Noch wirkt alles ein bisschen provisorisch im Inneren des vom japanischen Star-Architekten Shigeru Ban entworfenen Holzbaus, der einer Riesenschlange ähnelt. Dennoch ist dies der richtige Ort, um etwas (Uhren-)Weltbewegendes zu verkünden, dachte man wohl. Also fand sich quasi die halbe Fachwelt in dem modernen Bürogebäude ein – und staunte ob der tollen Architektur und der als Revolution angekündigten Neuerung.

Ins Herz schauen

Letztere trat in Gestalt der Swatch Flymagic vor das Publikum. Als Basis diente ihr die Automatikuhr Sistem 51. Jene Uhr, die vor einigen Jahren für Furore sorgte – kommt deren Werk doch mit insgesamt nur 51 Teilen aus. Bei der Flymagic sind es allerdings um 15 mehr, darunter eine kleine Sekunde bei zwölf Uhr, die sich gegen den Uhrzeigersinn dreht.

Um die eigentliche Innovation zu finden, muss man etwas tiefer ins Werk eintauchen und dessen "Herz" genauer betrachten: die Unruhspirale. Die besteht aus einem bis dahin in der Branche unbekannten Material namens Nivachron – einer gemeinsam mit Audemars Piguet entwickelten Titanlegierung, die alle Kriterien erfüllt, die eine Unruhspirale im modernen Uhrenbau haben muss.
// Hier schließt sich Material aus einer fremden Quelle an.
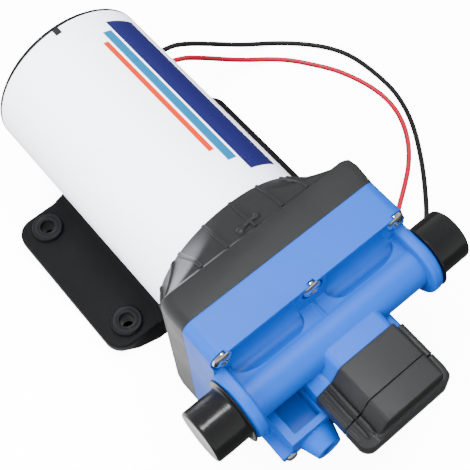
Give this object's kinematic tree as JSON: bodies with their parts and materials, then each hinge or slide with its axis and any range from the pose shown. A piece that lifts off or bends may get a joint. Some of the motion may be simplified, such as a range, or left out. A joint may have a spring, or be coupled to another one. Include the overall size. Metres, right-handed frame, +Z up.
{
  "type": "diaphragm pump",
  "caption": "Motor-driven diaphragm water pump with capped side ports, a pressure switch on its head, a bypass nozzle and a base plate on rubber feet.",
  "frame": {"origin": "centre of the four mounting holes, on the surface that the rubber feet stand on", "axes": "+Z up, +Y along the motor axis from the pump head towards the motor's rear end, +X along the ports"},
  "size_m": [0.2081, 0.2319, 0.0971],
  "materials": {
    "motor_paint": "gloss",
    "black_paint": "satin",
    "black_plastic": "satin",
    "base_plastic": "matt",
    "blue_plastic": "satin",
    "vinyl": "gloss",
    "rubber_black": "matt",
    "diaphragm_rubber": "matt",
    "screw_steel": "polished",
    "steel": "ground",
    "laminations": "dull",
    "bearing_steel": "polished",
    "cast_alloy": "cast",
    "copper": "bright",
    "brass": "bright",
    "bronze": "sintered",
    "ferrite": "matt",
    "carbon": "matt",
    "board": "matt",
    "white_plastic": "satin",
    "lead_red": "satin",
    "lead_black": "satin"
  },
  "bodies": {
    "housing": {"base_plate": "base_plastic", "base_screws": "steel", "foot_grommets": "rubber_black", "motor_can": "motor_paint", "rear_end_bell": "black_paint", "rear_bush": "bronze", "motor_magnets": "ferrite", "brush_plate": "board", "carbon_brushes": "carbon", "brush_springs": "steel", "front_motor_plate": "steel", "tie_bolts": "steel", "front_bearing_outer": "bearing_steel", "front_bearing_balls": "bearing_steel", "cam_housing": "black_plastic", "housing_screws": "steel", "diaphragm": "diaphragm_rubber", "valve_plate": "white_plastic", "intake_valves": "diaphragm_rubber", "outlet_valve": "diaphragm_rubber", "upper_housing": "blue_plastic", "head_screws": "screw_steel", "block_screw": "screw_steel", "bypass_spring": "steel", "switch_body": "black_plastic", "switch_cover": "black_plastic", "switch_screws": "steel", "switch_diaphragm": "diaphragm_rubber", "switch_spring": "steel", "microswitch": "black_plastic", "terminals": "brass", "switch_grommet": "rubber_black", "motor_grommet": "rubber_black", "lead_black": "lead_black", "lead_red": "lead_red"},
    "rotor": {"rotor_shaft": "steel", "armature_core": "laminations", "armature_winding": "copper", "commutator": "copper", "drive_cam": "cast_alloy", "cam_set_screw": "steel", "front_bearing_inner": "bearing_steel", "cam_bearing_inner": "bearing_steel"},
    "wobble": {"wobble_plate": "white_plastic", "cam_bearing_outer": "bearing_steel", "pistons": "white_plastic", "piston_screws": "steel"},
    "left_cap": {"port_cap_left": "vinyl"},
    "right_cap": {"port_cap_right": "vinyl"},
    "switch_plunger": {"switch_plunger": "white_plastic"},
    "switch_button": {"microswitch_button": "white_plastic"},
    "adjuster": {"adjusting_screw": "brass"},
    "bypass_poppet": {"bypass_poppet": "white_plastic"},
    "bypass_plug": {"bypass_plug": "brass"}
  },
  "joints": [
    {"name": "rotor_spin", "type": "hinge", "parent": "housing", "child": "rotor", "pos_m": [0, 0.01, 0.0504], "axis": [0, 1, 0], "continuous": true},
    {"name": "wobble_rock", "type": "hinge", "parent": "housing", "child": "wobble", "pos_m": [0, -0.07, 0.0504], "axis": [1, 0, 0], "range_deg": [-7, 0], "deforming": ["diaphragm"]},
    {"name": "left_cap_pull", "type": "slide", "parent": "housing", "child": "left_cap", "axis": [-1, 0, 0], "range_m": [0, 0.022]},
    {"name": "right_cap_pull", "type": "slide", "parent": "housing", "child": "right_cap", "axis": [1, 0, 0], "range_m": [0, 0.022]},
    {"name": "switch_plunger_slide", "type": "slide", "parent": "housing", "child": "switch_plunger", "axis": [0, -1, 0], "range_m": [0, 0.0012], "stiffness_N_per_m": 2000, "springref_m": -0.002, "deforming": ["switch_spring"]},
    {"name": "switch_button_slide", "type": "slide", "parent": "housing", "child": "switch_button", "axis": [0, -1, 0], "range_m": [0, 0.0012]},
    {"name": "adjuster_turn", "type": "hinge", "parent": "housing", "child": "adjuster", "pos_m": [0.0015, -0.15, 0.0504], "axis": [0, 1, 0], "range_deg": [-180, 180]},
    {"name": "bypass_lift", "type": "slide", "parent": "housing", "child": "bypass_poppet", "axis": [0, -1, 0], "range_m": [0, 0.003], "stiffness_N_per_m": 1500, "springref_m": -0.002, "deforming": ["bypass_spring"]},
    {"name": "bypass_plug_turn", "type": "hinge", "parent": "housing", "child": "bypass_plug", "pos_m": [-0.0264, -0.14, 0.0437], "axis": [0, 1, 0], "range_deg": [-180, 180]}
  ],
  "couplings": [
    {"joint": "switch_button_slide", "follows": "switch_plunger_slide", "ratio": 1}
  ]
}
Allen voran paramagnetische Eigenschaften, wie Hayek betont: "30 Prozent aller Reparaturanfragen bei mechanischen Uhren in der Schweiz", rechnet er vor, "gehen auf magnetisierte Uhren zurück."

Zusammenziehen, ausdehnen

Die Gefahr lauere überall: Den Zeitmesser einmal auf die iPad-Hülle gelegt, schon tickt er nicht mehr richtig. Sie geht dann bis zu zehn Minuten pro Tag vor. Wenn man also dieses Problem in den Griff bekäme, hat man zufriedene Kunden und noch dazu weitaus geringere Kosten. "Mit dieser Neuerung verbessern wir die Ganggenauigkeit, verlängern die Gangreserve und die Serviceintervalle." Die Spirale sei zudem temperaturbeständig und stoßfest – und, nicht ganz unwesentlich, günstiger herzustellen als etwa Spiralen aus Silizium, die in den letzten Jahren ihren Siegeszug angetreten haben. Aber der Reihe nach.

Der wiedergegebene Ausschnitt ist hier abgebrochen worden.